Er zijn steeds meer sectorale informatiestelsels aan het ontstaan. Denk aan het Digitaal Stelsel Energie DSE en Digitaal Stelsel Omgevingswet DSO respectievelijk het Digitaal Stelsel Gebouwde Omgeving DSGO. Al die sectorale stelsels hebben vaak hun eigen identificatoren voor de objecten, subjecten en zaken die ze registreren. Zo wordt binnen de Nationale Geo Informatie Infrastructuur NGII ook de Samenhangende Objecten Registratie, kortweg de SOR ontwikkeld. Daar wordt gesproken over de SOR-ID als overkoepelende identificator voor alle objecten in de leefomgeving waarvan de overheid een vermelding opneemt in haar geo-(basis)-registraties. Mogelijk is de SOR-ID de UOI-code voor de SOR.
Binnen de gebouwde omgeving krijgen objecten (lees bouwwerken) vaak al eerder (bij het idee of ontwerp) een identificator.

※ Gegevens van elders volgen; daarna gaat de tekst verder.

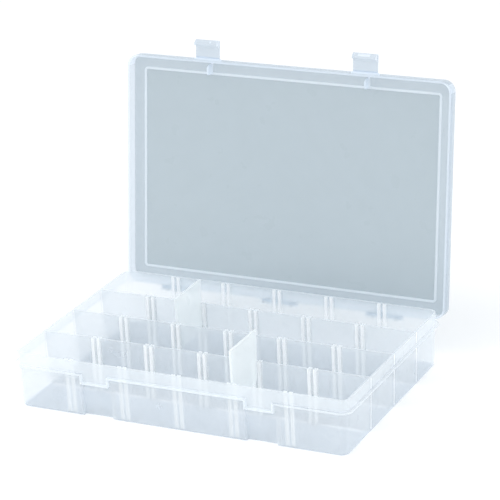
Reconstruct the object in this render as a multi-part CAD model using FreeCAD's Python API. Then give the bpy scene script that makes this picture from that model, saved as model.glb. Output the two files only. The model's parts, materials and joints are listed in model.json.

Een identificator die, binnen het project waarin het bouwwerk wordt gerealiseerd, steeds vaker gegevens over het bouwproces en bouwwerk conform de ISO 19650 vastlegt. Het is tegelijk zaak dat de gegevens over het bouwproces, geleverde materialen (geïdentificeerd met een GS-1 (GTIN-code), uiteindelijk opgeleverde bouwwerk zonder informatieverlies kunnen worden overgedragen aan de opdrachtgever, gebruikers en exploitanten en beheerders (asset managers) van het bouwwerk. Traceable Bouwen kan zo een feit worden.
Wanneer het concept van de KIK (Keten Informatie Koppeling) wordt toegepast wordt er op het moment dat er materialen worden geplaatst, geïnstalleerd respectievelijk er sprake is van een verstrekte vergunning KIK-koppelingen gelegd tussen de identificatoren uit de te koppelen stelsels. Het KIK-concept gaat er daarbij van uit dat de data niet voortdurend door de gehele keten heen gesleept behoeft te worden. Wanneer veilig vertrouwd data-delen in de bouwsector echt een feit is, kan volstaan worden met het koppelen van de identificatoren en opnemen van de brondata-locaties. Door deze KIK-koppeldata toegankelijk en raadpl;eegbaar te maken kan een ieder (die als vertrouwd geautoriseerd bekend staat in het stelsel van datadelen) de brondata via de KIK-data vinden.
Uiteraard vraagt dit om unieke persistente identificatoren en gegarandeerde beschik-baarheid van de brondata-locaties. Iets wat in de interbestuurlijke datastrategie als een logische consequentie verondersteld lijkt.